GAO recommends that DHS work with partners to take interim actions to help states address cross-state and birth certificate fraud. DHS did not concur with these recommendations, saying its ongoing efforts are sufficient. GAO has demonstrated that vulnerabilities remain as long as national systems are not yet fully operational. Therefore, GAO continues to believe additional DHS actions are needed.

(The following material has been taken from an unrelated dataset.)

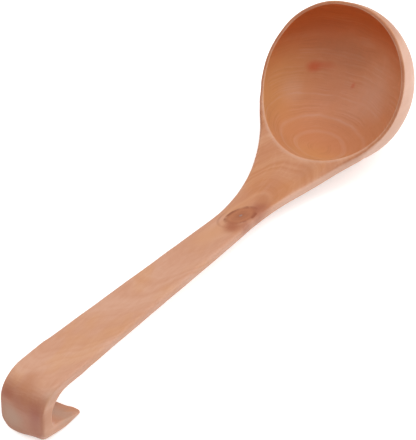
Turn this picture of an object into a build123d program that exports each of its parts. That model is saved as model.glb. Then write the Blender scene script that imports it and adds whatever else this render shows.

Recommendations for Executive Action
|Department of Homeland Security
|To enhance state driver licensing agencies' ability to combat driver's license fraud, consistent with the requirements of the REAL ID Act, and while national systems to detect cross-state and birth certificate fraud are being developed, the Secretary of Homeland Security should work with state, federal and other partners to develop and implement an interim strategy for addressing cross-state license fraud. Such a strategy could include, for example, expansion of American Association of Motor Vehicle Administrators (AAMVA's) photo sharing program or enhanced utilization of Social Security Online Verification (SSOLV) to identify SSNs that are queried multiple times by different states. This strategy should include plans for sharing best practices and ideas for alternative solutions among the states.
Closed – Implemented
|Department of Homeland Security
|To enhance state driver licensing agencies' ability to combat driver's license fraud, consistent with the requirements of the REAL ID Act, and while national systems to detect cross-state and birth certificate fraud are being developed, the Secretary of Homeland Security should work with states and other partners to develop and implement an interim strategy for addressing birth certificate fraud. Such a strategy could include, for example, coordination between driver licensing agencies and state vital records agencies to verify birth certificates for license applicants born in-state.